Don't Let The Word "Foam" Fool You
Reposting from Alchemy Polymers
Slab Jacking With Polyurethane Foam – How Strong is Strong Enough?
Published June 12, 2013 | By Andy Powell
Raising Concrete with Confidence
When pumping a light-weight material beneath a slab, you need the confidence that it is strong enough for the application. How strong is strong enough? This is a commonly asked question by contractors that are new to slab jacking with polyurethane (poly lifting). Alchemy Polymers structural foams only need to be as strong as dirt, but they’re actually stronger than crystalline bedrock.
The Right Strengths for Concrete Lifting
Slab lifting foams are rated on density (weight per cubic feet) and compressive strength. This testing and rating is based on the foam in a free rise state; the parts A and B are mixed together and allowed to expand freely. Our AP Lift 430 and AP Lift 475 structural lifting foams, for example, will weigh 2.75 – 3.25 lbs (AP Lift 430) to 4.75 – 5 lbs (AP Lift 475) per cubic foot. But they have a compressive strengths of 50 psi and 100 psi in a free rise state. That’s equal to 7,200 to14,000 lbs per square ft of support, just in a free rise state.

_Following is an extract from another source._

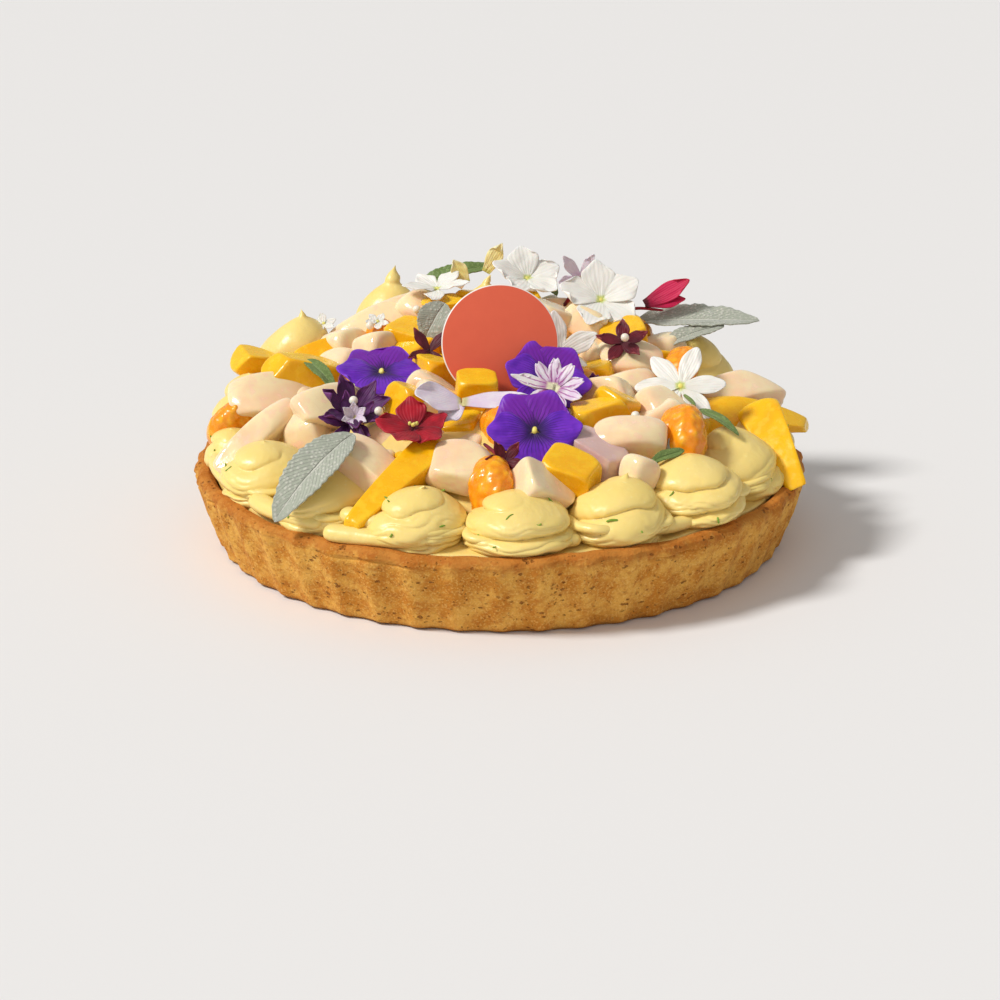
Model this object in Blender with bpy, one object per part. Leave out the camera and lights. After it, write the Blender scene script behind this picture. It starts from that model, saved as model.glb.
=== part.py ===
"""A round fruit tart: a fluted shortcrust shell filled with lime cream, a ring of piped cream
kisses, a heap of cut fruit, edible flowers and sage leaves, and a round topper stood in the middle.

Every piece is its own object. Shapes are rings of points worked out by formulas and joined into
closed solids. Pieces that touch give way to each other: the softer one is cut back by a slightly
grown copy of the firmer one, as fruit pressed into cream leaves its own shape in it.
"""

import math

import bmesh
import bpy
from mathutils import Euler, Matrix, Vector

MM = 0.001
GAP = 0.4 * MM  # clearance between pieces that touch
WELD = 0.004 * MM  # corners nearer than this after a cut are one corner

# Shortcrust shell, baked in a fluted ring 24 cm across
RIM_RADIUS = 120 * MM
BASE_RADIUS = 111 * MM
SHELL_HEIGHT = 30 * MM
RIM_WIDTH = 6.5 * MM
FLOOR_THICKNESS = 5 * MM
INNER_FOOT_RADIUS = BASE_RADIUS - 6 * MM
FLUTES = 48
FLUTE_DEPTH = 1.3 * MM
STEPS_PER_FLUTE = 2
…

Polyurethane Slab Jacking Compared to Clay and Bedrock
To put that into perspective, the National Home Builders Association and the International Building Code lists stiff clay at 4000 psf and crystalline bedrock as having 12000 psf of load bearing capacity. Consider the job site conditions where the foam will be injected into a confined area. Testing data in the lab shows that our lifting foams will increase in compressive strength: In a space confined 25% by volume there will be an increase of 31% in psi and in a space confined by 75% there will be a 79% increase in the psi.

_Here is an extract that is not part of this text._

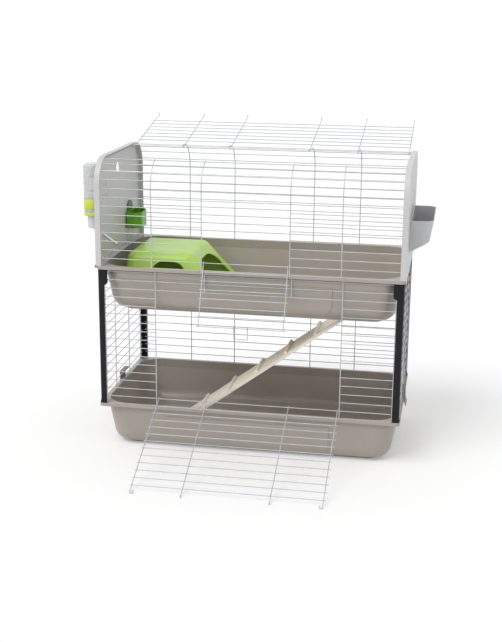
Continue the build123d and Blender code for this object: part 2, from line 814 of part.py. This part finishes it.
def rim_clip():
    """Right catch: hooks under the skirt of the lower rim and closes over the lowest side wire."""
    face = half_x + hook_gap
    under = lower_rim - rim_skirt - seat_gap
    over = lower_row_z + light / 2 + seat_gap
    bar_x = half_x - tray_wall - hook_gap - clip_bar - clip_bar_room
    bar_z = under - clip_wall + clip_bar
    plate = Pos(face, under - clip_wall) * Rectangle(
        clip_wall, over - under + 2 * clip_wall, align=(Align.MIN, Align.MIN))
    finger = Pos(face + clip_wall, over) * Rectangle(
        face + clip_wall - lower_light_x + 2 * light, clip_wall, align=(Align.MAX, Align.MIN))
    foot_z = under - clip_wall
    arm = Pos(bar_x, foot_z) * Rectangle(face + clip_wall - bar_x, clip_wall, align=(Align.MIN, Align.MIN))
    bar = Pos(bar_x, bar_z) * Circle(clip_bar)
    tail = make_face(Polyline(
        (face, foot_z + clip_wall), (face + clip_tail_flare, foot_z - clip_tail),
        (face + clip_tail_flare + clip_wall, foot_z - clip_tail),
        (face + clip_wall, foot_z + clip_wall), close=True))
    outline = plate + finger + arm + bar + tail
    plane = Plane(origin=(0, clip_y, 0), x_dir=(1, 0, 0), z_dir=(0, -1, 0))
    return extrude(plane * outline, clip_width / 2, both=True)


def corner_button():
    """Small round button on the left end of the upper rim, near its front corner."""
    y = -half_y + rim_radius + button_radius
    z = upper_rim - rim_skirt / 2
    disc = Pos(-half_x, y, z) * (Rot(0, -90, 0) * Cylinder(
        button_radius, button_height, align=(Align.CENTER, Align.CENTER, Align.MIN)))
    return chamfer(disc.edges().sort_by(Axis.X)[0], button_chamfer)


def placed(pieces, origin, turn):
    """Pieces of a flap, turned about the X axis through its hinge."""
    place = Pos(*origin) * Rot(turn, 0, 0)
    return [place * piece for piece in pieces]


lower_hinge = (0, -lower_light_y, lower_row_z)
upper_hinge = (upper_shift, -upper_light_y, upper_row_z)
lid_origin = (0, lid_hinge[0], lid_hinge[1])
door_turn = 90 + door_lean
hatch_turn = 180 - hatch_lean
catch_reach = hatch_door_length - light / 2
catch_hinge = (upper_shift,
               upper_hinge[1] + door_face * math.cos(math.radians(hatch_lean))
               - catch_reach * math.sin(math.radians(hatch_lean)),
               upper_hinge[2] - door_face * math.sin(math.radians(hatch_lean))
               - catch_reach * math.cos(math.radians(hatch_lean)))
lid_turn = lid_open - 90

one_tray = tray()
front_left = post()
right = end_panel()
left = mirror(right, Plane.YZ) - vents()
left -= extrude(spout_plane * Circle(spout_radius + spout_clear), spout_length)
right -= rack_slots()
clip = rim_clip()

nodes = {
    "lower_tray": one_tray,
    "upper_tray": Pos(0, 0, storey_rise) * one_tray - hatch(),
    "post_front_left": front_left,
    "post_front_right": mirror(front_left, Plane.YZ),
    "post_rear_left": mirror(front_left, Plane.XZ),
    "post_rear_right": mirror(mirror(front_left, Plane.XZ), Plane.YZ),
    "lower_front_grid": lower_rear_or_front(-1, True),
    "lower_rear_grid": lower_rear_or_front(1, False),
    "lower_left_grid": lower_side(-1),
    "lower_right_grid": lower_side(1),
    "lower_door": placed(lower_door(), lower_hinge, door_turn),
    "upper_front_grid": upper_front(),
    "upper_rear_grid": upper_rear(),
    "upper_door": placed(upper_door(), upper_hinge, hatch_turn),
    "upper_door_catch": placed([door_catch()], catch_hinge, 180),
    "roof_lid": placed(roof_lid(), lid_origin, lid_turn),
    "left_panel": left,
    "right_panel": right,
    "food_bowl": food_bowl(),
    "bowl_bracket": bowl_bracket(),
    "bottle_body": bottle_body(),
    "bottle_cap": bottle_cap(),
    "bottle_spout": bottle_spout() - bottle_cap(),
    "bottle_ball": bottle_ball(),
    "bottle_bracket": bottle_bracket(),
    "hay_rack": hay_rack(),
    "shelter": shelter(),
    "ladder_board": ladder_board(),
    "ladder_cleats": ladder_cleats(),
    "left_clip": mirror(clip, Plane.YZ),
    "right_clip": clip,
    "corner_button": corner_button(),
}

os.makedirs("parts", exist_ok=True)
for name, shape in nodes.items():
    pieces = shape if isinstance(shape, list) else [shape]
    export_step(group(name, pieces), f"parts/{name}.step")
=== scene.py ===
import json
import math
import bpy
from mathutils import Matrix, Vector


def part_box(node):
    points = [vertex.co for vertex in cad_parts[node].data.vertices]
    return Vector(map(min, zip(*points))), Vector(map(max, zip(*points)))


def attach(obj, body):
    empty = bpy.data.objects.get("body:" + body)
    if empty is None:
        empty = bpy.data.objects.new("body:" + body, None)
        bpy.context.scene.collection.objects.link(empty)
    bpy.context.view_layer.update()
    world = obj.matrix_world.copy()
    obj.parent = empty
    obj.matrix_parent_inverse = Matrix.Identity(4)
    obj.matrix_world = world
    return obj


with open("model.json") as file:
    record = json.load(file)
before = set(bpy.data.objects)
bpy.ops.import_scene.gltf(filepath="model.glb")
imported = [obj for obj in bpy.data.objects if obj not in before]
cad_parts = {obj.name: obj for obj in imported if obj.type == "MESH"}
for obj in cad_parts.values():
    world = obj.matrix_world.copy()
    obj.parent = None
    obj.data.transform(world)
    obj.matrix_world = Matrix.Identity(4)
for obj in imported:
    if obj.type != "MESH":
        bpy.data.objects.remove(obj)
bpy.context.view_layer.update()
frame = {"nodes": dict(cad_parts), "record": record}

# Camera of the photograph, in metres and radians; its focal length and centre are in pixels
CAMERA_PLACE = Vector((0.64733, -3.84677, 1.48766))
CAMERA_AZIMUTH = 0.1749
CAMERA_DOWN = 0.2718
CAMERA_ROLL = 0.0092
FOCAL_PIXELS = 1178.89
IMAGE_WIDTH = 502
IMAGE_HEIGHT = 642
CENTRE_X = 251.48
CENTRE_Y = 319.33
SENSOR = 36.0
CLIP_END = 200.0

# Floor and light
FLOOR_HALF = 40.0
FLOOR_COLOUR = (0.80, 0.80, 0.80, 1.0)
FLOOR_ROUGHNESS = 0.9
FLOOR_GLOW = 0.22
WORLD_LEVEL = 0.70
KEY_LEVEL = 1.25
KEY_SPREAD = math.radians(35)
KEY_DIRECTION = Vector((0.45, 0.62, -1.0))

# Surface detail shared by the materials
BEVEL_SAMPLES = 6
WORN_COSINE = 0.75
PALE_GAIN = 1.25
PALE_LIFT = 0.03
GLOSS_LOW = 0.85
GLOSS_HIGH = 1.2
SUBSURFACE_REACH = 0.004
LADDER_SLOPE = math.radians(36.4)
SPOUT_TURN = 0.6

# Bands on the bottle: name, lower and upper level
BANDS = (("bottle_band", 0.796, 0.829), ("bottle_collar", 0.7745, 0.7860))
BAND_GAP = 0.0002
BAND_THICK = 0.0008
BAND_SOFT_SHARE = 0.4
BAND_SEGMENTS = 48


def new_material(name):
    """Material with a principled shader; returns the material, its tree and the shader."""
    material = bpy.data.materials.new(name)
    material.use_nodes = True
    tree = material.node_tree
    return material, tree, tree.nodes["Principled BSDF"]


def object_coordinates(tree, stretch=(1.0, 1.0, 1.0), turn=(0.0, 0.0, 0.0)):
    """Object coordinates, turned and then stretched."""
    source = tree.nodes.new("ShaderNodeTexCoord")
    turned = tree.nodes.new("ShaderNodeMapping")
    turned.inputs["Rotation"].default_value = turn
    tree.links.new(source.outputs["Object"], turned.inputs["Vector"])
    stretched = tree.nodes.new("ShaderNodeMapping")
    stretched.inputs["Scale"].default_value = stretch
    tree.links.new(turned.outputs["Vector"], stretched.inputs["Vector"])
    return stretched.outputs["Vector"]


def noise(tree, vector, scale, detail=3.0, roughness=0.5):
    """Noise texture on a vector; returns its factor."""
    node = tree.nodes.new("ShaderNodeTexNoise")
    node.inputs["Scale"].default_value = scale
    node.inputs["Detail"].default_value = detail
    node.inputs["Roughness"].default_value = roughness
    tree.links.new(vector, node.inputs["Vector"])
    return node.outputs["Fac"]


def ramp(tree, factor, low, high, start=0.3, end=0.7):
    """Colour ramp between two colours."""
    node = tree.nodes.new("ShaderNodeValToRGB")
    first, last = node.color_ramp.elements
    first.position = start
    first.color = (*low, 1.0)
    last.position = end
    last.color = (*high, 1.0)
    tree.links.new(factor, node.inputs["Fac"])
    return node.outputs["Color"]


def remap(tree, factor, low, high):
    """Factor carried from 0..1 to low..high."""
    node = tree.nodes.new("ShaderNodeMapRange")
    node.inputs["To Min"].default_value = low
    node.inputs["To Max"].default_value = high
    tree.links.new(factor, node.inputs["Value"])
    return node.outputs["Result"]


def rounded_normal(tree, radius):
    """Normal over edges rounded by `radius`."""
    bevel = tree.nodes.new("ShaderNodeBevel")
    bevel.samples = BEVEL_SAMPLES
    bevel.inputs["Radius"].default_value = radius
    return bevel.outputs["Normal"]


def bump(tree, shader, height, strength, distance, radius):
    """Fine bump on the shader, over edges rounded by `radius`."""
    node = tree.nodes.new("ShaderNodeBump")
    node.inputs["Strength"].default_value = strength
    node.inputs["Distance"].default_value = distance
    tree.links.new(height, node.inputs["Height"])
    tree.links.new(rounded_normal(tree, radius), node.inputs["Normal"])
    tree.links.new(node.outputs["Normal"], shader.inputs["Normal"])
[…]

Slab Jack for Any Job with the Right Foam
Today polyurethane lifting foams are used to level airport slabs supporting jumbo jets, equipment and building slabs supporting tremendous loads, and even railway sleepers that support the heaviest freight trains. So don’t let the word “foam” fool you. These resins cure to strengths beyond what is needed to support any structure.